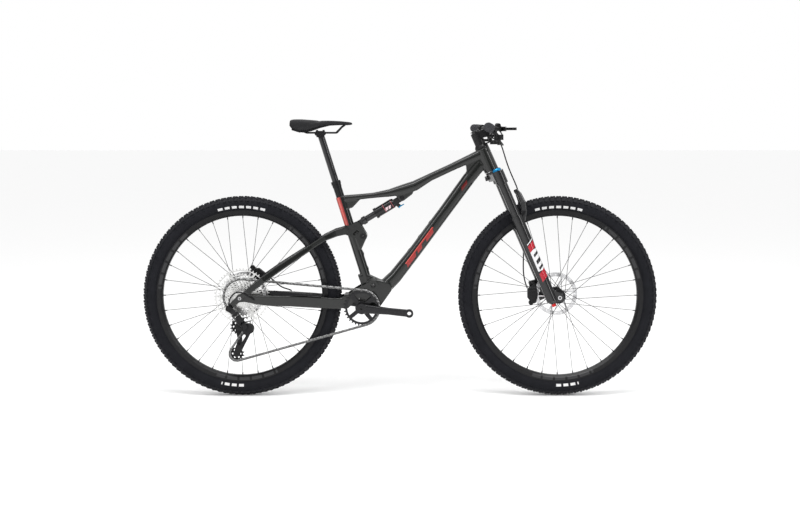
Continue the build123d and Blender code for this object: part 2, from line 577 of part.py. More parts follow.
def make_fork_lowers():
    """Two legs joined by the arch, with dropouts, and a separate wiper seal in each leg's mouth."""
    parts = []
    wipers = []
    for side in (-1, 1):
        y = side * LEG_Y
        top = steer_point(WIPER_UP - 6, LEG_FORWARD, y)
        shoulder = steer_point(WIPER_UP - 30, LEG_FORWARD, y)
        foot = steer_point(LEG_BOTTOM, LEG_FORWARD, y)
        leg = rod(foot, shoulder, LEG_RADIUS - 1.5, LEG_RADIUS) + rod(shoulder, top, LEG_RADIUS)
        leg += rod(steer_point(LEG_BOTTOM - 10, LEG_FORWARD, y), foot, 12, LEG_RADIUS - 1.5)
        inner, outer = sorted((side * (FRONT_HUB_WIDTH / 2 + TOUCH_GAP), side * (LEG_Y + 8)))
        lug = hull_plate([(FRONT_AXLE[0], FRONT_AXLE[1], 15),
                          (steer_point(AXLE_UP + 8, LEG_FORWARD)[0], steer_point(AXLE_UP + 8, LEG_FORWARD)[2], 13),
                          (steer_point(AXLE_UP + 42, LEG_FORWARD + 6)[0],
                           steer_point(AXLE_UP + 42, LEG_FORWARD + 6)[2], 8)], inner, outer)
        parts.append(leg + lug)
        bore_foot = steer_point(WIPER_UP - 255, LEG_FORWARD, y)
        wipers.append(pipe(steer_point(WIPER_UP - 5.9, LEG_FORWARD, y), steer_point(WIPER_UP, LEG_FORWARD, y),
                           LEG_RADIUS - 0.5, STANCHION_RADIUS + 0.08))
        parts.append(rod(bore_foot, steer_point(WIPER_UP + 60, LEG_FORWARD, y), STANCHION_RADIUS + 0.08))
    arch_points = [(-22, 14, LEG_Y - 3, 24, 20), (6, 34, LEG_Y - 3, 22, 18), (34, 44, 50, 20, 17),
                   (66, 44, 30, 18, 17), (79, 40, 0, 17, 18)]
    right_half = [(up, fwd, -y, w, h) for up, fwd, y, w, h in arch_points]
    stations = right_half + [(up, fwd, y, w, h) for up, fwd, y, w, h in reversed(arch_points[:-1])]
    centres = [Vector(*steer_point(WIPER_UP + up, LEG_FORWARD + fwd, y)) for up, fwd, y, w, h in stations]
    faces = []
    for index, (up, fwd, y, wide, deep) in enumerate(stations):
        along = centres[min(index + 1, len(centres) - 1)] - centres[max(index - 1, 0)]
        forward = Vector(STEER_FORWARD[0], 0, STEER_FORWARD[1])
        side_dir = along.cross(forward).normalized()
        plane = Plane(origin=centres[index], x_dir=side_dir, z_dir=along)
        faces.append(plane * RectangleRounded(deep * 0.8, wide, 0.35 * deep * 0.8))
    arch = loft(faces, ruled=True)
    lowers = parts[0] + parts[2] + arch
    lowers -= parts[1]
    lowers -= parts[3]
    lug_low, lug_high = CALIPER_EAR_FRONT + 0.1, CALIPER_EAR_FRONT + 9
    ears = [caliper_point(FRONT_AXLE, FRONT_CALIPER_ANGLE, 92, s) for s in (-37, 37)]
    lug = hull_plate([(ears[0][0], ears[0][1], 8), (546, 420, 8), (552, 385, 8)], lug_low, lug_high)
    lug += hull_plate([(ears[1][0], ears[1][1], 8), (552, 385, 8), (558, 360, 6)], lug_low, lug_high)
    bore_tool = rod(steer_point(WIPER_UP - 256, LEG_FORWARD, LEG_Y), steer_point(WIPER_UP, LEG_FORWARD, LEG_Y),
                    STANCHION_RADIUS + 0.08)
    lowers += lug - bore_tool
    for x, z in ears:
        lowers -= disc(x, z, lug_low - 1, lug_high + 1, 3.05)
    lowers -= disc(*FRONT_AXLE, -90, 90, FRONT_AXLE_RADIUS + SEAT_FIT)
    return [lowers] + wipers


def make_front_axle():
    """Through axle with its head, and the two end caps that space the hub."""
    half = FRONT_HUB_WIDTH / 2
    axle = ring(*FRONT_AXLE, -LEG_Y - 7, LEG_Y + 9, FRONT_AXLE_RADIUS, 4)
    axle += ring(*FRONT_AXLE, LEG_Y + 8.2, LEG_Y + 13, 11, 4)
    caps = [ring(*FRONT_AXLE, -half + 0.1, -half + 6.7, 11, FRONT_AXLE_RADIUS + SEAT_FIT),
            ring(*FRONT_AXLE, half - 6.7, half - 0.1, 11, FRONT_AXLE_RADIUS + SEAT_FIT)]
    return [axle] + caps


def make_rebound_knob():
    y = -LEG_Y
    low, high = LEG_BOTTOM - 23, LEG_BOTTOM - 13
    return rod(steer_point(low, LEG_FORWARD, y), steer_point(high, LEG_FORWARD, y), 8, 9)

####

§ Problem details: Reproduce all the data word for word.

§ Response:
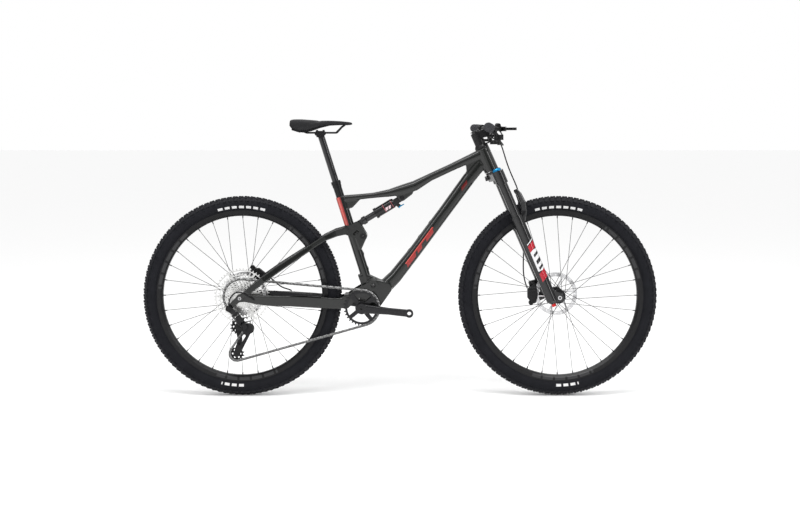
Continue the build123d and Blender code for this object: part 2, from line 577 of part.py. More parts follow.
def make_fork_lowers():
    """Two legs joined by the arch, with dropouts, and a separate wiper seal in each leg's mouth."""
    parts = []
    wipers = []
    for side in (-1, 1):
        y = side * LEG_Y
        top = steer_point(WIPER_UP - 6, LEG_FORWARD, y)
        shoulder = steer_point(WIPER_UP - 30, LEG_FORWARD, y)
        foot = steer_point(LEG_BOTTOM, LEG_FORWARD, y)
        leg = rod(foot, shoulder, LEG_RADIUS - 1.5, LEG_RADIUS) + rod(shoulder, top, LEG_RADIUS)
        leg += rod(steer_point(LEG_BOTTOM - 10, LEG_FORWARD, y), foot, 12, LEG_RADIUS - 1.5)
        inner, outer = sorted((side * (FRONT_HUB_WIDTH / 2 + TOUCH_GAP), side * (LEG_Y + 8)))
        lug = hull_plate([(FRONT_AXLE[0], FRONT_AXLE[1], 15),
                          (steer_point(AXLE_UP + 8, LEG_FORWARD)[0], steer_point(AXLE_UP + 8, LEG_FORWARD)[2], 13),
                          (steer_point(AXLE_UP + 42, LEG_FORWARD + 6)[0],
                           steer_point(AXLE_UP + 42, LEG_FORWARD + 6)[2], 8)], inner, outer)
        parts.append(leg + lug)
        bore_foot = steer_point(WIPER_UP - 255, LEG_FORWARD, y)
        wipers.append(pipe(steer_point(WIPER_UP - 5.9, LEG_FORWARD, y), steer_point(WIPER_UP, LEG_FORWARD, y),
                           LEG_RADIUS - 0.5, STANCHION_RADIUS + 0.08))
        parts.append(rod(bore_foot, steer_point(WIPER_UP + 60, LEG_FORWARD, y), STANCHION_RADIUS + 0.08))
    arch_points = [(-22, 14, LEG_Y - 3, 24, 20), (6, 34, LEG_Y - 3, 22, 18), (34, 44, 50, 20, 17),
                   (66, 44, 30, 18, 17), (79, 40, 0, 17, 18)]
    right_half = [(up, fwd, -y, w, h) for up, fwd, y, w, h in arch_points]
    stations = right_half + [(up, fwd, y, w, h) for up, fwd, y, w, h in reversed(arch_points[:-1])]
    centres = [Vector(*steer_point(WIPER_UP + up, LEG_FORWARD + fwd, y)) for up, fwd, y, w, h in stations]
    faces = []
    for index, (up, fwd, y, wide, deep) in enumerate(stations):
        along = centres[min(index + 1, len(centres) - 1)] - centres[max(index - 1, 0)]
        forward = Vector(STEER_FORWARD[0], 0, STEER_FORWARD[1])
        side_dir = along.cross(forward).normalized()
        plane = Plane(origin=centres[index], x_dir=side_dir, z_dir=along)
        faces.append(plane * RectangleRounded(deep * 0.8, wide, 0.35 * deep * 0.8))
    arch = loft(faces, ruled=True)
    lowers = parts[0] + parts[2] + arch
    lowers -= parts[1]
    lowers -= parts[3]
    lug_low, lug_high = CALIPER_EAR_FRONT + 0.1, CALIPER_EAR_FRONT + 9
    ears = [caliper_point(FRONT_AXLE, FRONT_CALIPER_ANGLE, 92, s) for s in (-37, 37)]
    lug = hull_plate([(ears[0][0], ears[0][1], 8), (546, 420, 8), (552, 385, 8)], lug_low, lug_high)
    lug += hull_plate([(ears[1][0], ears[1][1], 8), (552, 385, 8), (558, 360, 6)], lug_low, lug_high)
    bore_tool = rod(steer_point(WIPER_UP - 256, LEG_FORWARD, LEG_Y), steer_point(WIPER_UP, LEG_FORWARD, LEG_Y),
                    STANCHION_RADIUS + 0.08)
    lowers += lug - bore_tool
    for x, z in ears:
        lowers -= disc(x, z, lug_low - 1, lug_high + 1, 3.05)
    lowers -= disc(*FRONT_AXLE, -90, 90, FRONT_AXLE_RADIUS + SEAT_FIT)
    return [lowers] + wipers


def make_front_axle():
    """Through axle with its head, and the two end caps that space the hub."""
    half = FRONT_HUB_WIDTH / 2
    axle = ring(*FRONT_AXLE, -LEG_Y - 7, LEG_Y + 9, FRONT_AXLE_RADIUS, 4)
    axle += ring(*FRONT_AXLE, LEG_Y + 8.2, LEG_Y + 13, 11, 4)
    caps = [ring(*FRONT_AXLE, -half + 0.1, -half + 6.7, 11, FRONT_AXLE_RADIUS + SEAT_FIT),
            ring(*FRONT_AXLE, half - 6.7, half - 0.1, 11, FRONT_AXLE_RADIUS + SEAT_FIT)]
    return [axle] + caps


def make_rebound_knob():
    y = -LEG_Y
    low, high = LEG_BOTTOM - 23, LEG_BOTTOM - 13
    return rod(steer_point(low, LEG_FORWARD, y), steer_point(high, LEG_FORWARD, y), 8, 9)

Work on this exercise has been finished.